Disrupting Incumbents Through Pricing (28:45)
Mike Maples Jr. raises the point that startups should avoid using the same pricing model as incumbents to prevent being easily co-opted. Madhavan agrees, emphasizing:
- Disruption can come through charging differently, not just charging less
- Using a different model makes direct comparisons harder
- Example: Netflix's subscription model vs Blockbuster's per-rental fees
Segmenting by Willingness to Pay (30:05)
Madhavan stresses the importance of segmentation based on customer needs, value perception, and willingness to pay. Key points:
- Avoid the trap of building a "one-size-fits-all" product
- Customer needs are always heterogeneous
- Build products for specific segments rather than trying to position one product to multiple segments
- For startups with limited resources, prioritize building for one key segment first
- Avoid segmenting solely based on demographics or personas
He illustrates this with an example:
"If you think of a person who's 69, incredibly wealthy, married, lives in the United Kingdom in a castle and has two children, you perhaps thought about Prince Charles, but that also fits Ozzy Osbourne. And I would bet that their needs are very different."
Additional Resources on Pricing (32:39)
Madhavan recommends three additional resources for learning about pricing:
- Articles from firms like First Round Capital and OpenView Venture Partners
- The Professional Pricing Society - offers courses and resources
- "Confessions of the Pricing Man" by Hermann Simon (founder of Simon-Kucher & Partners)

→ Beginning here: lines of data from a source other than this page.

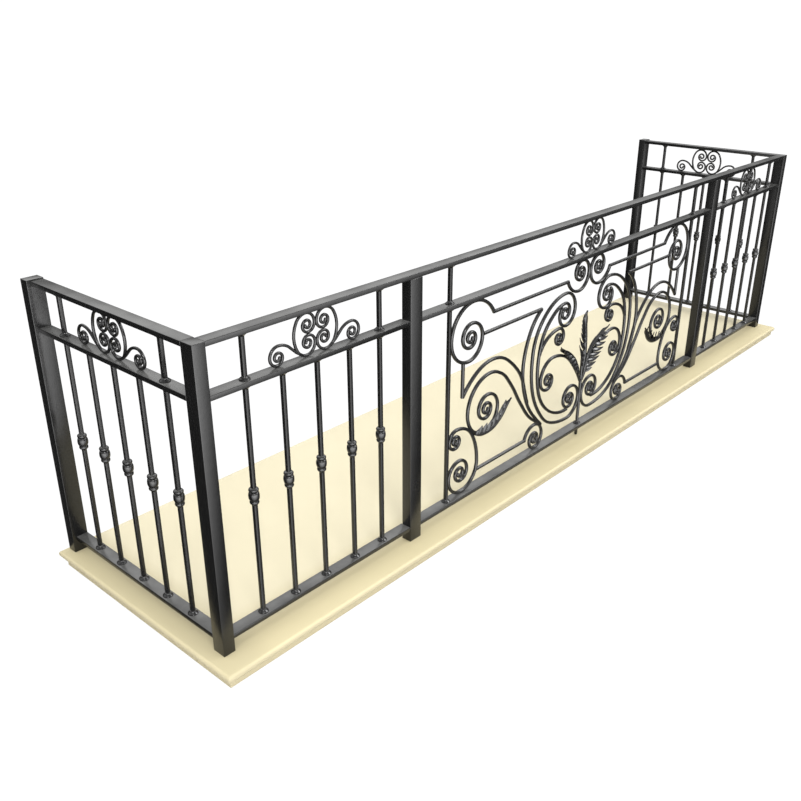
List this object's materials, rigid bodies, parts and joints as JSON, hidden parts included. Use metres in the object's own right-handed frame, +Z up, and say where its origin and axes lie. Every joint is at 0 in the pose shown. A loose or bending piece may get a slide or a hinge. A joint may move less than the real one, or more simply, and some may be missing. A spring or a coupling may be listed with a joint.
{
  "type": "balcony railing",
  "caption": "wrought iron balcony railing round three sides of a moulded stone slab, with square balusters and a middle bay of forged scrolls",
  "frame": {"origin": "middle of the slab's underside", "axes": "+X along the front to the right seen from the street, +Y towards the house wall, +Z up"},
  "size_m": [4.066, 0.982, 1.054],
  "materials": {
    "iron": "satin black paint over forged iron",
    "stone": "smooth cast stone"
  },
  "bodies": {
    "root": {"balusters_front_left": "iron", "balusters_front_right": "iron", "balusters_side_left": "iron", "balusters_side_right": "iron", "bottom_rail_centre": "iron", "bottom_rail_front_left": "iron", "bottom_rail_front_right": "iron", "bottom_rail_side_left": "iron", "bottom_rail_side_right": "iron", "corner_post_left": "iron", "corner_post_right": "iron", "corner_scroll_left": "iron", "corner_scroll_right": "iron", "crest_centre": "iron", "crest_front_left": "iron", "crest_front_right": "iron", "crest_side_left": "iron", "crest_side_right": "iron", "end_bar_left": "iron", "end_bar_right": "iron", "foot_scroll_left": "iron", "foot_scroll_right": "iron", "hand_rail_front": "iron", "hand_rail_side_left": "iron", "hand_rail_side_right": "iron", "lyre_scroll_left": "iron", "lyre_scroll_right": "iron", "mid_post_left": "iron", "mid_post_right": "iron", "middle_rail_centre": "iron", "middle_rail_front_left": "iron", "middle_rail_front_right": "iron", "middle_rail_side_left": "iron", "middle_rail_side_right": "iron", "middle_scroll_left": "iron", "middle_scroll_right": "iron", "ring_scroll_left": "iron", "ring_scroll_right": "iron", "s_scroll_left": "iron", "s_scroll_right": "iron", "slab_lower": "stone", "slab_top": "stone", "stalk": "iron", "wall_post_left": "iron", "wall_post_right": "iron"}
  },
  "joints": []
}
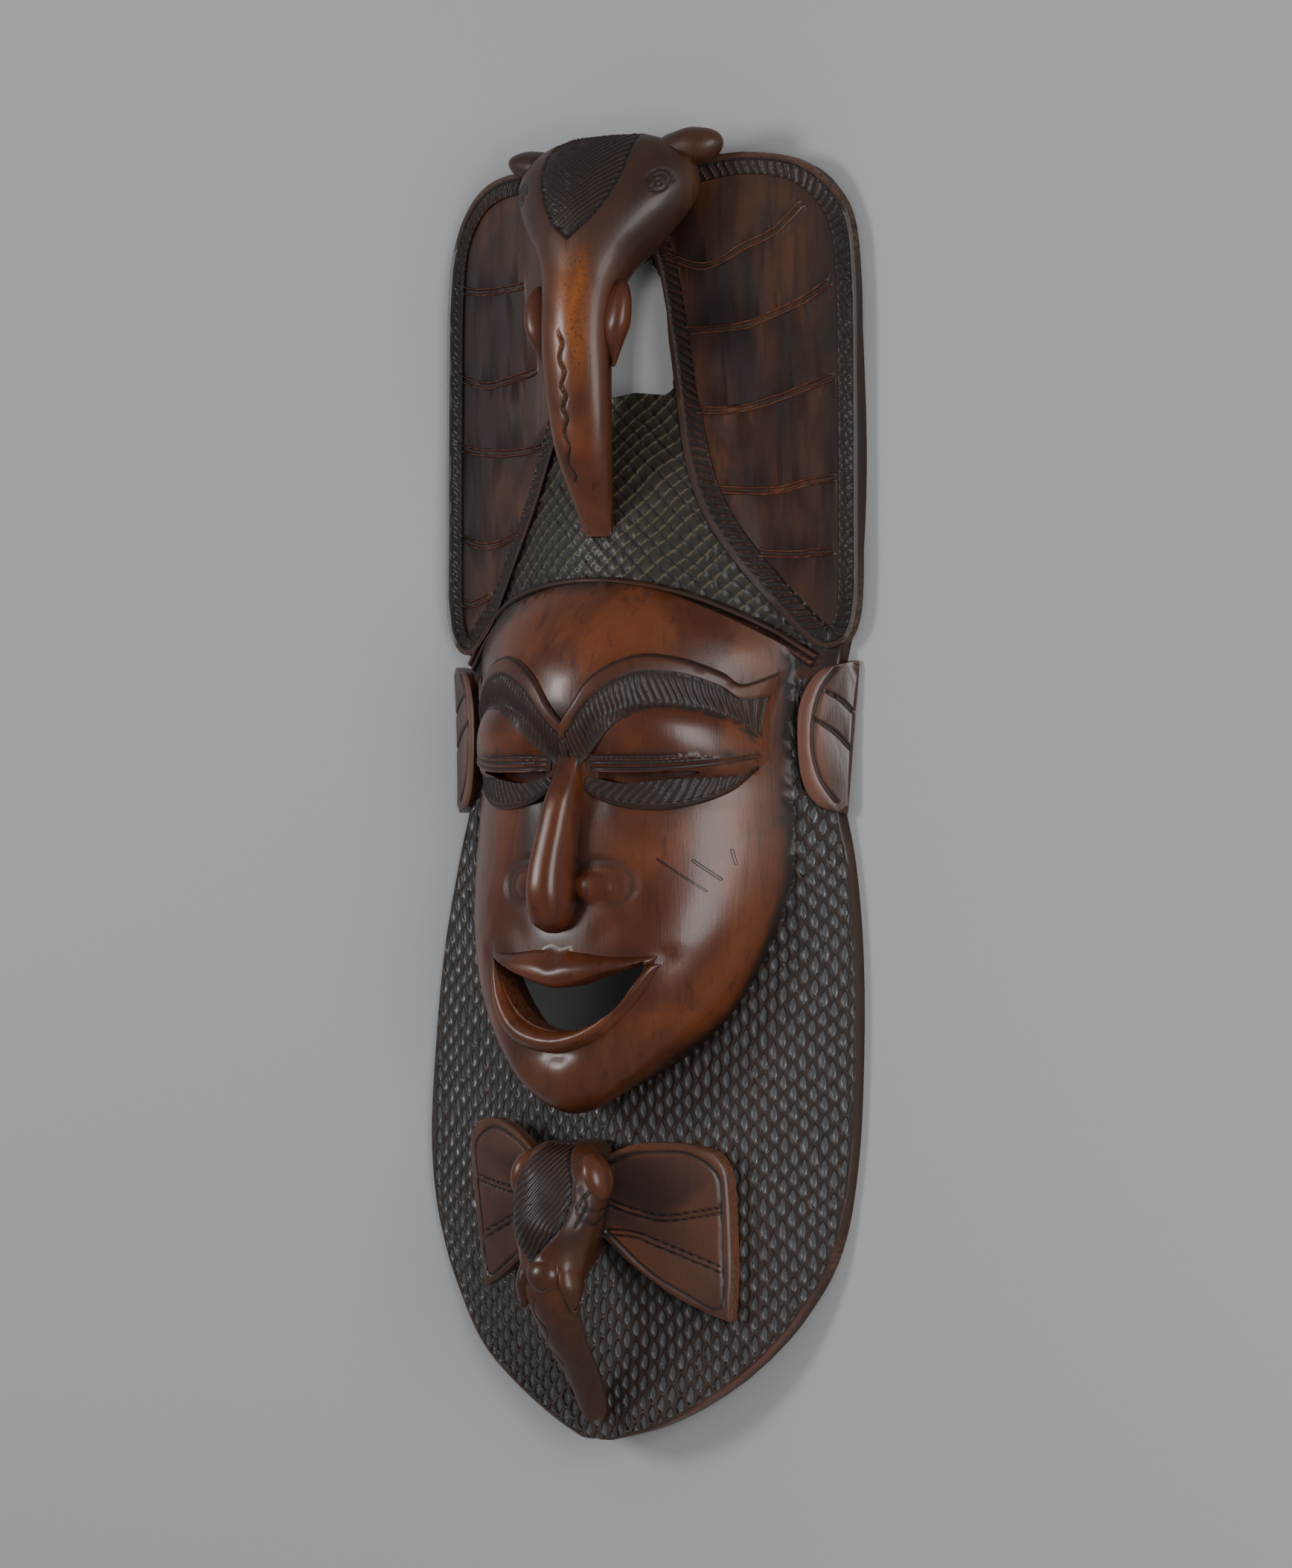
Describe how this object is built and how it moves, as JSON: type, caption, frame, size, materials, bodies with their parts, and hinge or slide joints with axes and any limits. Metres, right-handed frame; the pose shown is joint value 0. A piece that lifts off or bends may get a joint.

Final Advice for Founders (34:21)
Madhavan leaves founders with a simple but powerful four-word mantra:
"Price before product, period."
Conclusion
Madhavan Ramanujam's insights highlight the critical importance of considering pricing and monetization from the very beginning of product development. By achieving product-market-pricing fit, aligning pricing models with value delivery, and segmenting based on willingness to pay, startups can dramatically increase their chances of successfully monetizing their innovations. The key is to treat pricing as a core part of the product development process, not an afterthought.